#### [WHAT IS BEING ASKED]
Collect all lines below with the string "imported".

#### [SOURCE DATA]
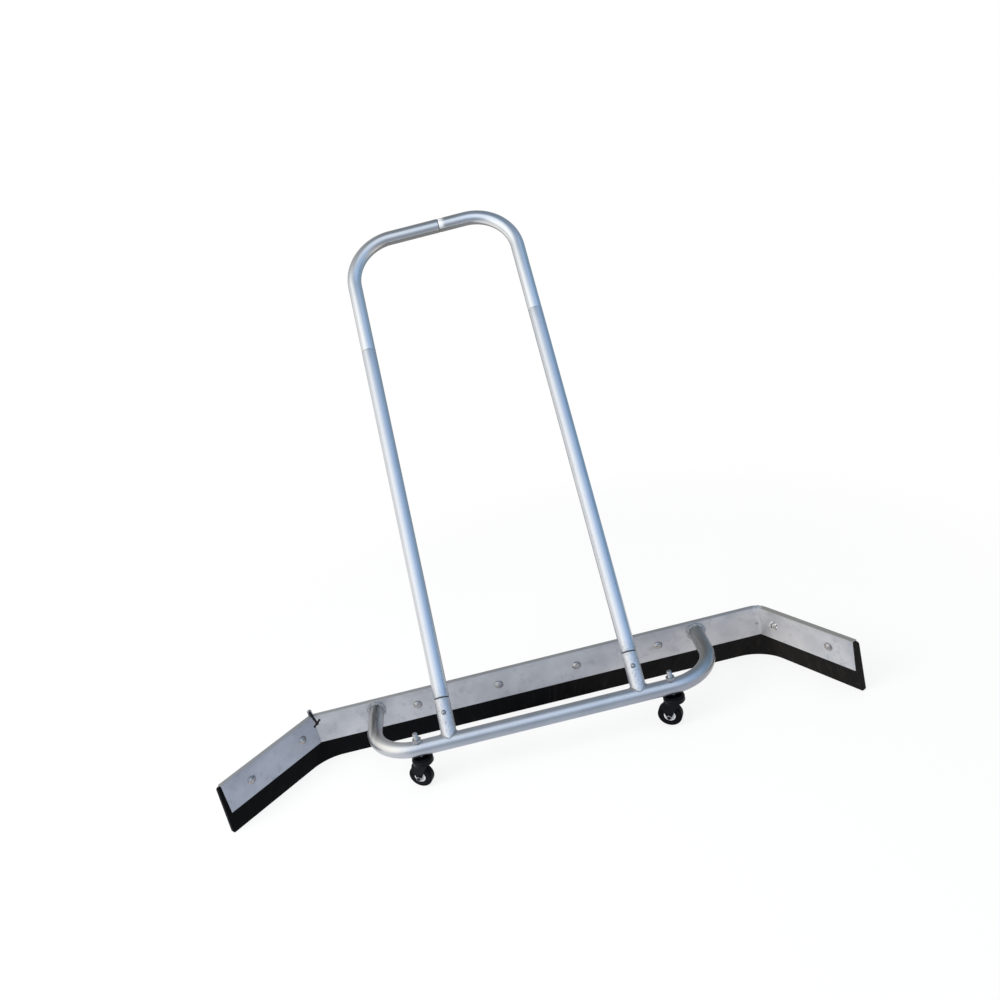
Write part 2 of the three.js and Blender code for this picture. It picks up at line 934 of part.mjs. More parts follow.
function makeUpperBend(name, side) {
  const meet = topJointOffset + (side * gap) / 2;
  const path = roundedPath(
    [
      [side * handleHalfWidth, 0, bendStart],
      [side * handleHalfWidth, 0, archTop],
      [meet, 0, archTop],
    ],
    archBendRadius,
    bendSteps,
  );
  const bend = swept(
    tubeSection(tubeRadius, handleBore),
    path,
    tubeSides / 2,
  );
  addPiece(handle, name + "_upper_bend", closed(bend), tubeAluminium);
}

function makeHandle() {
  const sides = [
    ["left", -1],
    ["right", 1],
  ];
  for (const [name, side] of sides) {
    makeStub(name, side);
    makeStubSleeve(name, side);
    makeSnapButton(name, side);
    makeLeg(name, side);
    makeUpperBend(name, side);
  }
  const topSleeve = pipe(
    sleeveRadius,
    sleeveBore,
    -topSleeveHalf,
    topSleeveHalf,
  ).rotateY(Math.PI / 2);
  const piece = addPiece(
    handle,
    "top_sleeve",
    closed(topSleeve),
    sleeveAluminium,
  );
  piece.position.set(topJointOffset, 0, archTop);
}

// Swivel caster. Its fixed pieces stand on the stem, and the fork's frame trails along +X.
function makeCaster(name, side) {
  const seat = new THREE.Group();
  seat.position.set(side * casterHalfSpacing, barY, 0);
  model.add(seat);
  const swivel = new THREE.Group();
  swivel.rotation.z = radians(casterHeading);
  seat.add(swivel);

  const headTop = crownTop - crownTopThickness - gap;
  const stemTop = baseHeight + tubeRadius + stemProud;
  const stem = turned(
    [
      [0, headTop - stemHeadThickness],
      [stemHeadRadius, headTop - stemHeadThickness],
      [stemHeadRadius, headTop],
      [stemRadius, headTop],
      [stemRadius, stemTop - stemChamfer],
      [stemRadius - stemChamfer, stemTop],
      [0, stemTop],
    ],
    roundSides,
  );
  addPiece(seat, name + "_caster_stem", closed(stem), zincSteel);

  const topNutFoot = baseHeight + tubeRadius + gap;
  const lowerNutFoot = lowerNutTop - lowerNutHeight;
  const nuts = [
    ["top", topNutAcross, topNutFoot, topNutFoot + topNutHeight, zincSteel],
    ["lower", lowerNutAcross, lowerNutFoot, lowerNutTop, blackSteel],
  ];
  for (const [kind, across, low, high, material] of nuts) {
    const nut = hexPrism(across, low, high, stemRadius + gap);
    addPiece(seat, `${name}_caster_${kind}_nut`, closed(nut), material);
  }
  const race = pipe(
    raceRadius,
    stemRadius + gap,
    raceTop - raceThickness,
    raceTop,
    roundSides,
  );
  addPiece(seat, name + "_race_plate", closed(race), blackSteel);

  addPiece(swivel, name + "_fork", makeFork(), blackSteel);
  for (const [kind, geometry, material] of [
    ["_axle", makeAxle(), zincSteel],
    ["_axle_nut", makeAxleNut(), zincSteel],
    ["_wheel", makeWheel(), hubNylon],
    ["_tyre", makeTyre(), wheelRubber],
  ]) {
    const piece = addPiece(swivel, name + kind, geometry, material);
    piece.position.set(casterTrail, 0, wheelRadius);
    piece.rotation.x = Math.PI / 2;
  }
}

// Fork: an inverted cup with two cheeks that run down to the axle
function makeFork() {
  const crownFoot = crownTop - crownHeight;
  const underTop = crownTop - crownTopThickness;
  const cup = turned(
    [
      [stemRadius + gap, underTop],
      [crownRadius - crownWall, underTop],
      [crownRadius - crownWall, crownFoot],
      [crownRadius, crownFoot],
      [crownRadius, crownTop - crownTopThickness / 2],
      [crownRadius - crownTopThickness / 2, crownTop],
      [stemRadius + gap, crownTop],
    ],
    roundSides,
  );
  const root = underTop + cheekCrownReach;
  const cheekOutline = new THREE.Shape();
  cheekOutline.moveTo(-cheekTopHalf, root);
  cheekOutline.lineTo(-cheekTopHalf, crownFoot);
  cheekOutline.lineTo(casterTrail - cheekFootRadius, wheelRadius);
  cheekOutline.absarc(
    casterTrail,
    wheelRadius,
    cheekFootRadius,
    Math.PI,
    2 * Math.PI,
  );
  cheekOutline.lineTo(cheekFlareReach, wheelRadius + cheekFlareRise);
  cheekOutline.lineTo(crownRadius, crownFoot);
  cheekOutline.lineTo(cheekTopHalf, crownFoot);
  cheekOutline.lineTo(cheekTopHalf, root);
  cheekOutline.closePath();
  const cheek = (low) =>
    new THREE.ExtrudeGeometry(cheekOutline, {
      depth: cheekThickness,
      bevelEnabled: false,
      curveSegments: smallSides / 2,
    })
      .rotateX(Math.PI / 2)
      .translate(0, low + cheekThickness, 0);
  const axleHole = layForward(
    rod(axleRadius + gap, -cheekOuter - overrun, cheekOuter + overrun),
  ).translate(casterTrail, 0, wheelRadius);
  return shape([cup, cheek(cheekInner), cheek(-cheekOuter)], [axleHole]);
}

function makeAxle() {
  const seat = cheekOuter + gap;
  const end = seat + axleNutHeight + axleTail;
  return closed(
    turned([
      [0, -end],
      [axleRadius, -end],
      [axleRadius, seat],
      [axleHeadRadius, seat],
      [axleHeadRadius, seat + axleHeadHeight / 2],
      [axleHeadRadius / 2, seat + axleHeadHeight],
      [0, seat + axleHeadHeight],
    ]),
  );
}

function makeAxleNut() {
  const seat = cheekOuter + gap;
  return closed(
    hexPrism(axleNutAcross, -seat - axleNutHeight, -seat, axleRadius + gap),
  );
}

// Hub with a dished face on each side
function makeWheel() {
  const half = hubWidth / 2;
  const bore = axleRadius + axleRoom;
  const dish = half - hubDishDepth;
  return closed(
    turned([
      [bore, -half],
      [hubBossRadius, -half],
      [hubBossRadius, -dish],
      [hubDishRadius, -dish],
      [hubDishRadius, -half],
      [hubRadius, -half],
      [hubRadius, half],
      [hubDishRadius, half],
      [hubDishRadius, dish],
      [hubBossRadius, dish],
      [hubBossRadius, half],
      [bore, half],
    ]),
  );
}

function makeTyre() {
  const half = tyreWidth / 2;
  return closed(
    turned(
      [
        [hubRadius + gap, -half],
        [wheelRadius - tyreRound, -half],
        [wheelRadius - tyreRound / 3, -half + tyreRound / 3],
        [wheelRadius, -half + tyreRound],
        [wheelRadius, half - tyreRound],
        [wheelRadius - tyreRound / 3, half - tyreRound / 3],
        [wheelRadius - tyreRound, half],
        [hubRadius + gap, half],
      ],
      tubeSides,
    ),
  );
}

makeChannels();
makeRubber();
makeRivet();
makeScrew();
makeBaseTube();
makeHandle();
makeCaster("left", -1);
makeCaster("right", 1);

export default model;
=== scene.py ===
# Tennis court squeegee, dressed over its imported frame. Metres, +Z up, base tube and casters at -Y.
import bmesh
import bpy
import numpy as np
from functools import reduce
from math import cos, hypot, pi, radians, sin, sqrt, tan
from mathutils import Matrix, Vector


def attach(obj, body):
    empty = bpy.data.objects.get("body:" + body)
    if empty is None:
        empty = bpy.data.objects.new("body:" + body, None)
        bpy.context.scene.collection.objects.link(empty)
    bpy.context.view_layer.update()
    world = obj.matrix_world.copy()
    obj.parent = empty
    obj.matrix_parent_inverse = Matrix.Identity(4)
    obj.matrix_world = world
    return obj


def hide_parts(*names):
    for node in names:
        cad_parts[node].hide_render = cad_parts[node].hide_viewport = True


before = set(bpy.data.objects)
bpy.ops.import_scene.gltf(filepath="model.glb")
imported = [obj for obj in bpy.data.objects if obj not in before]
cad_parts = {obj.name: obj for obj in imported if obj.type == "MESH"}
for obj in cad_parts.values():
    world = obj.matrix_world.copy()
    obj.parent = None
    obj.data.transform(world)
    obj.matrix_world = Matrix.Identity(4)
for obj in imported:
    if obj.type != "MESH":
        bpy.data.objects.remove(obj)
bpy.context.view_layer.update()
sides = {"left": -1, "right": 1}
root = "squeegee_frame"
mergeDistance = 2e-6
edgeStyle = {"sharpAngle": 34, "bevelAngle": 40, "bevelSteps": 2}
faceForward = Matrix.Rotation(pi / 2, 4, "X")  # turns a piece's own +Z to the front, along -Y
print("frame loaded:", len(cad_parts), "nodes")


# Mesh tools

def patch(points, closeRows=False, closeColumns=False, u=None, v=None):
    # A sheet of quads over a (rows, columns, 3) array, with a surface map in metres
    rows, columns = points.shape[:2]
    u = np.zeros(rows + 1) if u is None else np.asarray(u, float)
    v = np.zeros(columns + 1) if v is None else np.asarray(v, float)
    return {"points": points, "closeRows": closeRows, "closeColumns": closeColumns, "u": u, "v": v}


def quads(part):
    rows, columns = part["points"].shape[:2]
    i = np.arange(rows if part["closeRows"] else rows - 1)
    j = np.arange(columns if part["closeColumns"] else columns - 1)
    i, j = (a.ravel() for a in np.meshgrid(i, j, indexing="ij"))
    nextRow, nextColumn = (i + 1) % rows, (j + 1) % columns
    faces = np.stack([i * columns + j, nextRow * columns + j,
                      nextRow * columns + nextColumn, i * columns + nextColumn], -1)
    u, v = part["u"], part["v"]
    uv = np.stack([np.stack([u[i], v[j]], -1), np.stack([u[i + 1], v[j]], -1),
                   np.stack([u[i + 1], v[j + 1]], -1), np.stack([u[i], v[j + 1]], -1)], 1)
    return faces, uv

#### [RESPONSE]
# Tennis court squeegee, dressed over its imported frame. Metres, +Z up, base tube and casters at -Y.
imported = [obj for obj in bpy.data.objects if obj not in before]
cad_parts = {obj.name: obj for obj in imported if obj.type == "MESH"}
for obj in imported:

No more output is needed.